CAD and scene scripts
►

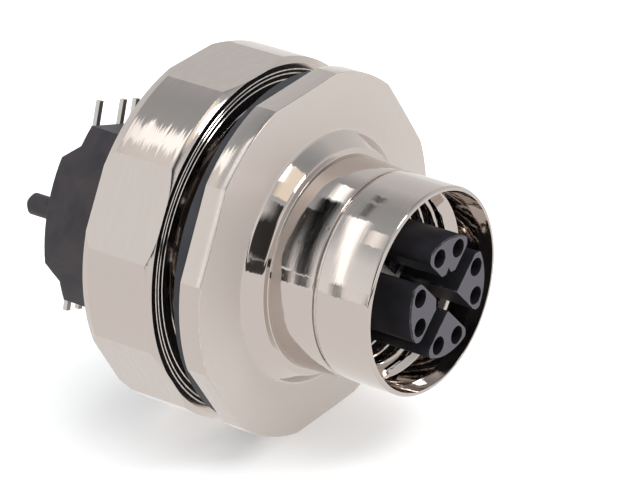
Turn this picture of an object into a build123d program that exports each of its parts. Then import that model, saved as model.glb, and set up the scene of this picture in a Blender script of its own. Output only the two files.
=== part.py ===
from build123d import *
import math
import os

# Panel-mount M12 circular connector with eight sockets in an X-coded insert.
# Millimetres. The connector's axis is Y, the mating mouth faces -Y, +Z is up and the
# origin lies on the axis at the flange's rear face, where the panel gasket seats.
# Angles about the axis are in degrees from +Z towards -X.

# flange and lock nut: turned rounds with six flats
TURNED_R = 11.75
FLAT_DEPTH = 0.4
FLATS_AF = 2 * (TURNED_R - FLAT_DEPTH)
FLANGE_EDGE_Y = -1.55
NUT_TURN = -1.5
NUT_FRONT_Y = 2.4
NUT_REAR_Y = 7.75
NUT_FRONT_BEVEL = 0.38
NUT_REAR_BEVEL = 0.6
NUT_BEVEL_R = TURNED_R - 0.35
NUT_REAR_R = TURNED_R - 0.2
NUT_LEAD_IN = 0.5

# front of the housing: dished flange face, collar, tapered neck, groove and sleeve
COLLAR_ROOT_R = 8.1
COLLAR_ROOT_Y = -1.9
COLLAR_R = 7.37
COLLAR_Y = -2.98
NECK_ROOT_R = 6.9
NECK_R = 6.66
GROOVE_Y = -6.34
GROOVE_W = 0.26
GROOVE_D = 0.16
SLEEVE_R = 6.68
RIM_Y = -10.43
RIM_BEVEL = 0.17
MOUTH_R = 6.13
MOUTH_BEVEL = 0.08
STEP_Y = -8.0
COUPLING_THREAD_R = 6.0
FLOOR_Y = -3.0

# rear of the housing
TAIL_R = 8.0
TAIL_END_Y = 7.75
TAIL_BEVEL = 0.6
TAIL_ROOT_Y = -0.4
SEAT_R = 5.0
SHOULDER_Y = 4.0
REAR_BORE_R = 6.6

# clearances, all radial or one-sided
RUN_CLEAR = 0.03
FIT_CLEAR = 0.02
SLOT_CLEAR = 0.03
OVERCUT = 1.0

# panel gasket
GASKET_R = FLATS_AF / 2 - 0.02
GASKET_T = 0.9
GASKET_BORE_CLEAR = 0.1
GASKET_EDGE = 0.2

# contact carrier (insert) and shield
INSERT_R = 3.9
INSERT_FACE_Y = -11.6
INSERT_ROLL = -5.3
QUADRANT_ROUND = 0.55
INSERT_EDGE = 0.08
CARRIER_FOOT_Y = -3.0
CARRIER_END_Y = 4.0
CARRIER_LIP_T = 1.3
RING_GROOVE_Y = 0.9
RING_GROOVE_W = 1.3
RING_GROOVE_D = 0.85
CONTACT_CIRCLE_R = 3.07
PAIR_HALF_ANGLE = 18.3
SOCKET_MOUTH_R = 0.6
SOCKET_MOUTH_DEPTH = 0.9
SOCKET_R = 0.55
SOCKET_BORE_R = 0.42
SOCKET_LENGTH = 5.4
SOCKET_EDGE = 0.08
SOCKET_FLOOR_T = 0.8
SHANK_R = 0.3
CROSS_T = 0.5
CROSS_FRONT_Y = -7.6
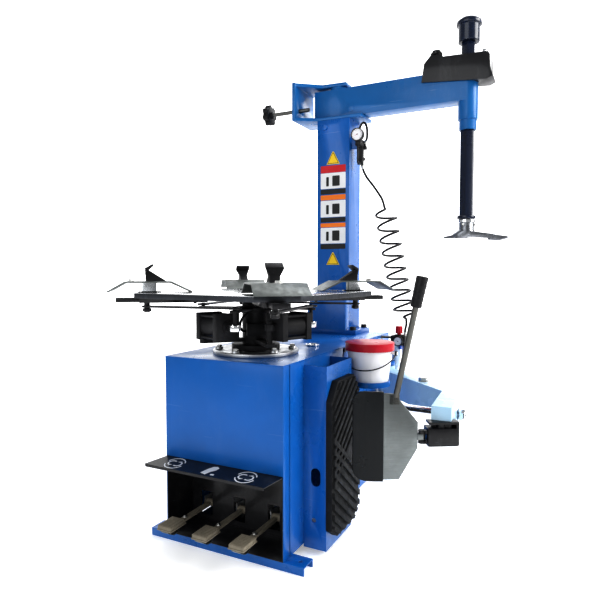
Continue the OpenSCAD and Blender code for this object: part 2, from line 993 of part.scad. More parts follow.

◄

- _Exercise instructions_:
In the records, locate each line holding the string "Blender" and copy it.

- _Final result_:
Turn this picture of an object into a build123d program that exports each of its parts. Then import that model, saved as model.glb, and set up the scene of this picture in a Blender script of its own. Output only the two files.
Continue the OpenSCAD and Blender code for this object: part 2, from line 993 of part.scad. More parts follow.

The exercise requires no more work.